Les analyses d’urine de la maman ont pour but d’analyser la présence éventuelle d’Arsenic, autre élément non essentiel , et de Cadmium.

Les reviewers du projet , question de méthode, ont demandé à ce que des analyses des urines des bébés soient aussi réalisées, notamment pour le Cadmium. Ce qui a bien fait  rire l’équipe! Les “burocrates” n’ont probablement pas pensé qu’il était quand même sacrément   difficile de faire pisser un bébé dans un tube en plastique ! Presser les couches? « Mouais, certes cela permet de recueillir des gouttes…mais pour des éléments -traces tels que ceux qui sont recherchés, ce n’est pas la meilleure méthode. »
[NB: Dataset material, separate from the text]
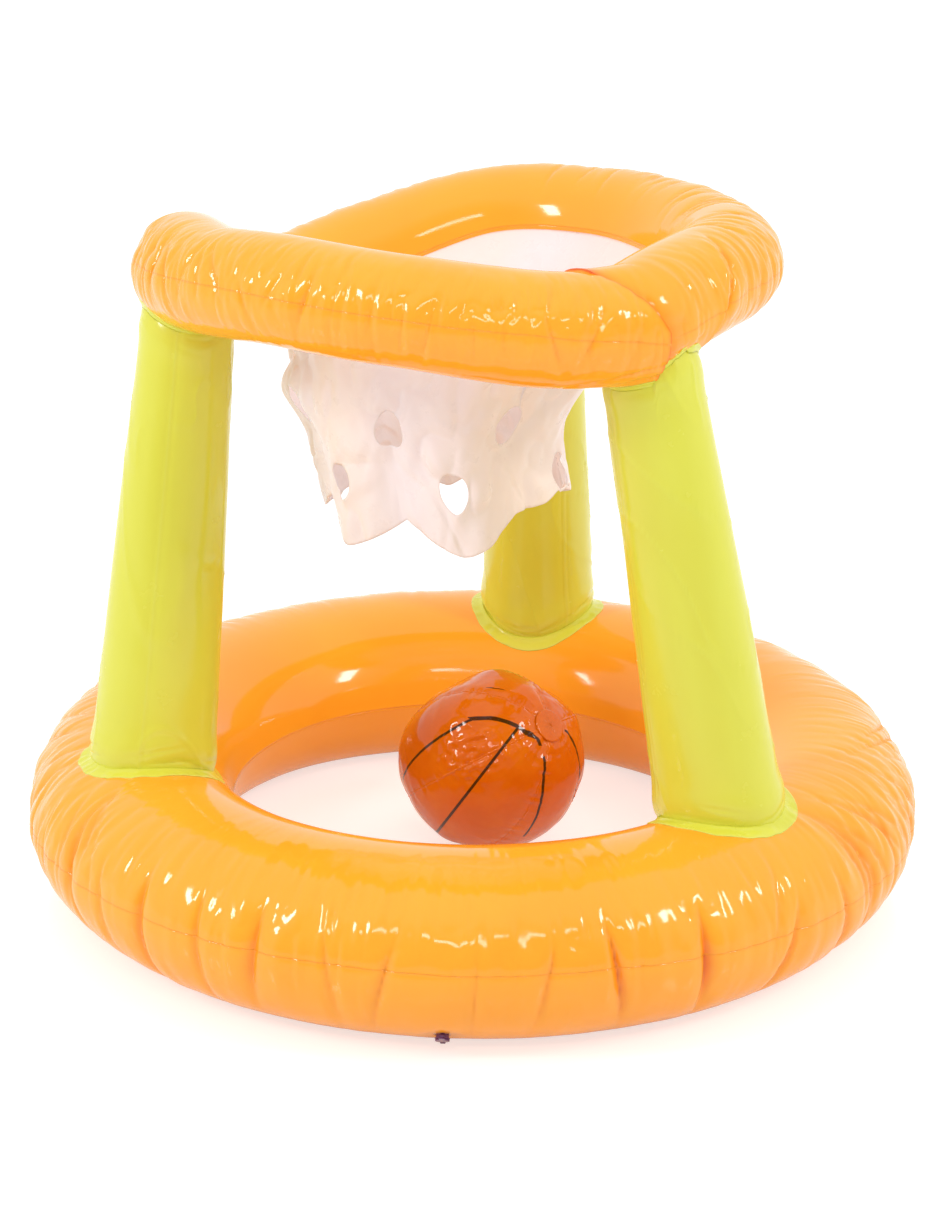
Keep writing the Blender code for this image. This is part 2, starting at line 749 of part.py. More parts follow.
lower_sheets = build_rings()
ring_blanks = {
    "base": (base_blank(FIT_GAP), base_blank(FIT_GAP + WELD_FILM)),
    "hoop": (hoop_blank(FIT_GAP), hoop_blank(FIT_GAP + WELD_FILM)),
}
for names in zip(LEG_NAMES, LEG_FOOT_ANGLES, LEG_TOP_ANGLES):
    build_leg(Leg(*names), ring_blanks, lower_sheets["hoop"])
build_net()
boolean(
    lower_sheets["base"],
    "DIFFERENCE",
    build_valve("base", base_valve_seat(), VALVE_FLANGE_DIAMETER),
)
boolean(
    lower_sheets["hoop"],
    "DIFFERENCE",
    build_valve("hoop", hoop_valve_seat(), VALVE_FLANGE_DIAMETER),
)
build_ball()
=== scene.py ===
"""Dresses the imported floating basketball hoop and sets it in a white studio.

Every form is a surface of two parameters worked out with numpy, in the frame's metres. The
two rings are tubes of film carried along a centreline, with creases and pleats pressed into
them. The legs are cones that end on the rings' film, the net is a hanging sheet with round
holes, the ball is six gores of film, and the valves are turned mouldings. The rings'
centrelines repeat the sizes of part.py.
"""

import json
import logging
import math
from dataclasses import dataclass, field
from enum import Enum
from typing import Optional, Sequence

import bpy
import numpy as np
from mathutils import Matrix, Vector


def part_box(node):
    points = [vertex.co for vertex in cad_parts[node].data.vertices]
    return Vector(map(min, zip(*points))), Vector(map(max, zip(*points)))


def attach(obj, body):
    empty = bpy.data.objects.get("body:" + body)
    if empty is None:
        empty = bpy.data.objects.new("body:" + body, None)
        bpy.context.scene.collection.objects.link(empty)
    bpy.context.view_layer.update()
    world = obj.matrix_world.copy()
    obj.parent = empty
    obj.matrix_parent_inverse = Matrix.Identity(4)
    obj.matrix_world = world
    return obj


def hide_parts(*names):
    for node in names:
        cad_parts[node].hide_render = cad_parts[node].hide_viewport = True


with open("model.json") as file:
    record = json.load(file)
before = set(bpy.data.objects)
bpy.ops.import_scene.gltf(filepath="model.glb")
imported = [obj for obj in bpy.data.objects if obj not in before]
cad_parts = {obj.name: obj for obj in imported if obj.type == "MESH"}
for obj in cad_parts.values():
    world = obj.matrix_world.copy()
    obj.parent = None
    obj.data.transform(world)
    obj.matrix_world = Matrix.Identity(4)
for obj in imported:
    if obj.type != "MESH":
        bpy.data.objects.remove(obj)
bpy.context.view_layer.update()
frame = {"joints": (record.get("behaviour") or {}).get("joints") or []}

TURN = 2 * math.pi
FILM = 0.0004
MILLIMETRE = 0.001
TINY = 1e-6
WHITE = (1.0, 1.0, 1.0)
ROUND_STEPS = 20001
ARC_STEPS = 4001
Array = np.ndarray
Arrays = tuple[Array, ...]
Pair = tuple[float, float]
Triple = tuple[float, float, float]
Lattices = tuple[tuple[int, int, int], ...]
Material = bpy.types.Material
Piece = bpy.types.Object
Socket = bpy.types.NodeSocket

logging.basicConfig(level=logging.INFO, format="%(levelname)s %(message)s")
log = logging.getLogger("hoop")


class Half(Enum):
    """One of a ring's two sheets of film."""

    UPPER = "upper"
    LOWER = "lower"


class Wrap(Enum):
    """How a grid of points closes: round its rows, round both its sides, or not at all."""

    OPEN = (False, False)
    ROUND = (True, False)
    TORUS = (True, True)


def wrapped(angle: Array) -> Array:
    """Angles brought into the half turn on either side of zero."""
    return (angle + math.pi) % TURN - math.pi


def unit(vectors: Array) -> Array:
    """Vectors brought to length 1 along the last axis."""
    return vectors / np.linalg.norm(vectors, axis=-1, keepdims=True)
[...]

Les tests de développement psychomoteur recourent à l’échelle de Brazelton qui peut être utilisée dès les premiers jours de l’enfant et qui permet de voir s’il réagit bien au son, à la lumière, etc…mais aussi s’il a un bon tonus musculaire.

Une étude difficile
La complexité de l’étude et quelques bâtons dans les roues (les autorités qui dissuadent les mamans de venir se faire traiter par exemple) ont fait que 79% des grossesses ont abouti, soient 358 bébés.

Les prélèvements de sang ont été menés sur 426 mamans au 2ème trimestre et sur le cordon (placenta) de 256 bébés. Des bébés n’ont pas été prélevés pour diverses raisons, soit que leurs mères ont refusé ( les médecins de l’hôpital n’ont pas hésiter à dissuader les mamans  de laisser prélever leurs enfants en faisant passer l’idée que l’équipe de l’IRD traficotait avec des cellules souches !), soit qu’ils sont morts (   la mortalité infantile atteint 4 à 5,7%. 14 bébés sont décédés, dont 8 à la Caja) .

Le système de santé bolivien permet à chaque citoyen de se faire soigner gratuitement (la SUMI) . Une ville comme Oruro est tout à fait typique d’une ville du Sud de l’Espagne, hors pollution des métaux lourds, évidemment.